What we want from web-team review

Specific questions:

  1. trailblaze.tool() API shape. Is (name, spec, handler) the right shape, or do you prefer trailblaze.tool({ name, description, handler }) as an options object? We picked positional to match server.registerTool.
  2. ctx as second handler arg, or options-bag? Second arg was chosen for destructure-friendliness (async (_args, { device, memory })).
  3. Handler return type. Today we mirror the MCP SDK’s shape ({ content: [{ type: "text", text }], isError? }). Worth wrapping? Concern: every wrapper is another thing to maintain on upgrade.
  4. Typed commands. Worth the codegen cost or stay at callTool(name, args)?
  5. Error handling. Thrown errors → isError: true MCP result, or let the subprocess crash? Today the SDK lets the MCP SDK’s default behavior stand.
  6. Memory writes. Today memory is read-only from ctx.memory. Authors who want to remember something call back into a Trailblaze tool that writes memory. Ergonomically right, or should ctx.memory expose set?
  7. Publishing. Private file: link today. What’s the right publishing path — GitHub Package Registry? npm public with a @trailblaze/ scope? A private registry?
  8. TypeScript tooling. Sample tsconfig uses Node16 module resolution + strict mode. Any standards we should align with up-front?

References

MCP-based tools (what lands how)

SDK callback / JSON-RPC / proto (the “call back into Trailblaze” thread)

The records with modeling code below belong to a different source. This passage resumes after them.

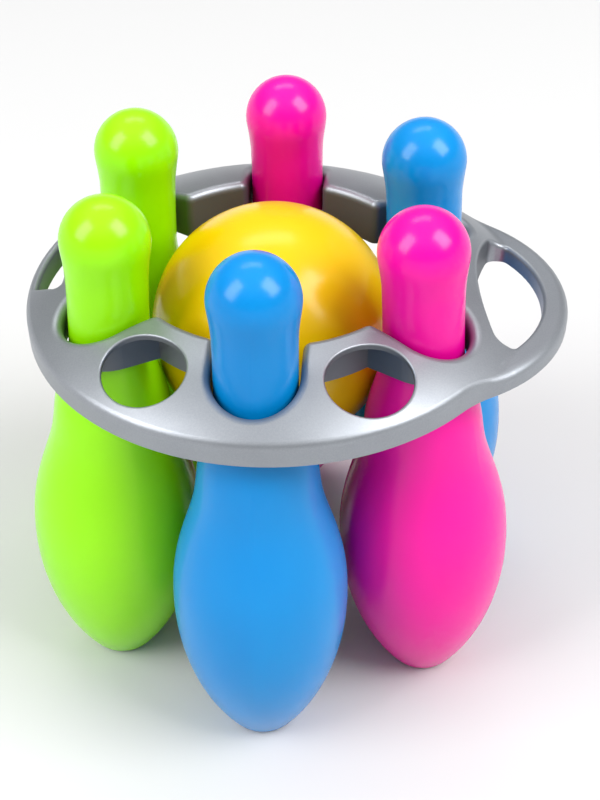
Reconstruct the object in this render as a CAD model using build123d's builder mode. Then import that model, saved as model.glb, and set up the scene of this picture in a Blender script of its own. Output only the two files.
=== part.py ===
"""A kids bowling set: six splayed pins and a ball in a ring shaped carrier. Sizes in millimetres."""

import os
from math import asin, cos, degrees, hypot, radians, sin, sqrt, tan

from build123d import *

# ball
ball_diameter = 114.0
ball_wall = 1.6
ball_rise = 0.5  # of the ball's centre over the pins' pivot level

# pins: outer shape
pin_height = 258.0
pin_body_radius = 40.2
pin_base_radius = 16.0
pin_base_rounding = 2.0
pin_neck_radius = 17.1
pin_head_radius = 19.4
pin_wall = 1.5
pin_splay = 3.4  # degrees that each pin leans in towards the ball at its head
belly_height_share = 0.31
pivot_height_share = 0.66  # where the pin's axis crosses the pin circle
upper_body_shares = [(0.395, 0.96), (0.461, 0.856), (0.547, 0.70)]  # height of the pin, radius of the body
neck_base_share = 0.748
neck_top_share = 0.853
neck_base_swell = 0.7
neck_top_swell = 0.6
head_tuck = 8.0  # degrees below the head's equator where the neck meets it
ball_contact_depth = 12.0  # the ball touches the shoulders this far below the pivot level

# fits
lift_clearance = 0.25  # between the ball and the heads as the ball is lifted out
ball_seat_gap = 0.4
slot_seat_gap = 0.35  # between a shoulder and the lower edge of its slot
slot_clearance = 1.4  # between a neck and the sides of its slot, which the head can't pass

# plugs of the blow holes
plug_flange_radius = 11.0
plug_stem_radius = 7.9
plug_flange_thickness = 1.3
plug_recess_clearance = 0.2
plug_stem_clearance = 0.1
plug_stem_wall = 1.3
plug_bead = 0.6
plug_bead_height = 1.0
plug_lead_in = 2.0
plug_sink = 0.1
ball_plug_flange_radius = 8.0
ball_plug_stem_radius = 5.4

# carrier: heights
carrier_lift = 12.0  # lower edge of the carrier above the pivot level
carrier_skirt_height = 9.6
carrier_crown_rise = 17.4
carrier_crown_bulge = 3.7  # of the crown's curve over the straight line from its rim to its top
carrier_plate = 2.4
carrier_wall = 2.2
carrier_skirt_wall = 2.4
wall_recess = 4.0  # of the inner walls and ribs over the lower edge of the skirt

# carrier: plan
opening_gap = 8.0  # between the ball and the central opening
slot_mouth_rounding = 4.0
rim_web = 13.2  # between a slot's closed end and the edge of the disc
rim_rounding = 4.5
slot_edge_rounding = 3.6
hole_edge_rounding = 1.0
edge_rounding = 2.0
hole_half_depth = 15.8  # of the oval holes, towards the ball
hole_half_width = 19.1
hole_ring_radius = 90.9

# carrier: grip on the right
grip_stand_out = 22.2  # of the grip over the disc
grip_radius = 75.0
grip_shift = 2.3  # of the grip's middle towards the back
grip_bar = 11.4
grip_opening_share = 0.535  # half length of the grip opening, over the radius of the grip
grip_opening_depth = 30.8
grip_opening_radius = 60.0  # of the side along the bar
grip_opening_bulge = 7.5
grip_corner_rounding = 5.0
grip_root_rounding = 55.0
crown_overlap = 1.0  # of the domed top over the edges of the disc and of the central opening
crown_run_out = 4.0  # length over which the crown's slope turns flat over the grip

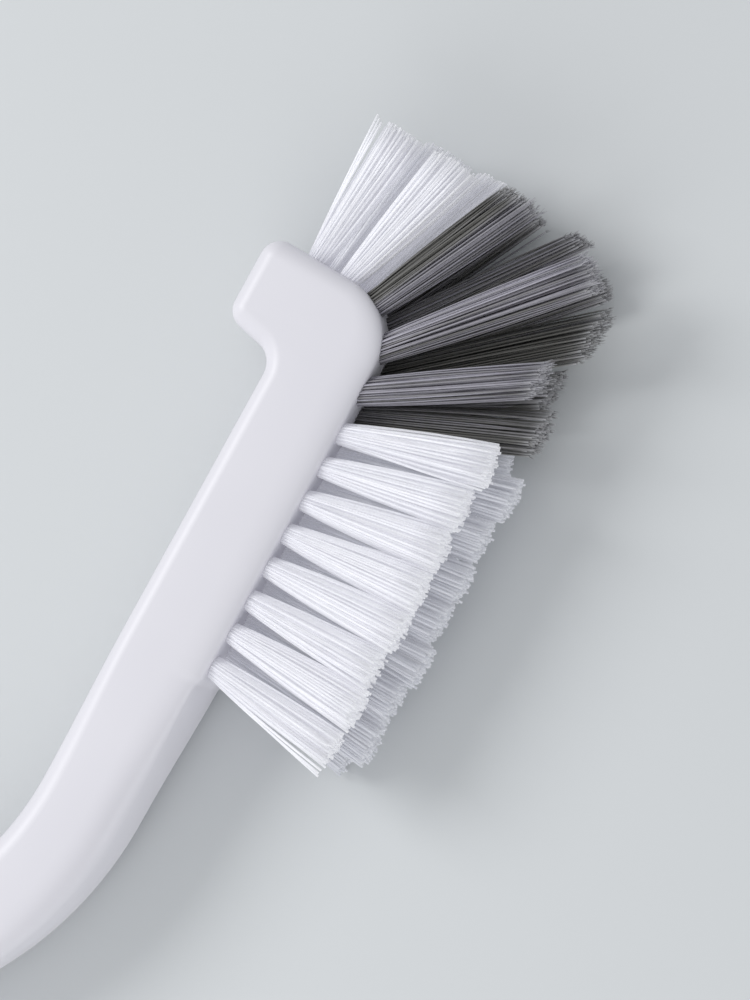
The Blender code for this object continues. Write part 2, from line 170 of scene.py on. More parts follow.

Query view hierarchy / memory / execute-tools — “observe and react” patterns

Complementary authoring paths

Appendix: sample-app side-by-side

Both files implement generateTestUser and currentEpochMillis. The SDK file suffixes them (...Sdk) so both paths register side-by-side in the session without colliding. Read them together to see the diff the SDK makes:

  • Raw MCP SDK: examples/android-sample-app/trailblaze-config/mcp/tools.ts
  • SDK: examples/android-sample-app/trailblaze-config/mcp-sdk/tools.ts

CI exercises both end-to-end via SampleAppMcpToolsTest and SampleAppMcpSdkToolsTest so drift between the two authoring surfaces surfaces immediately.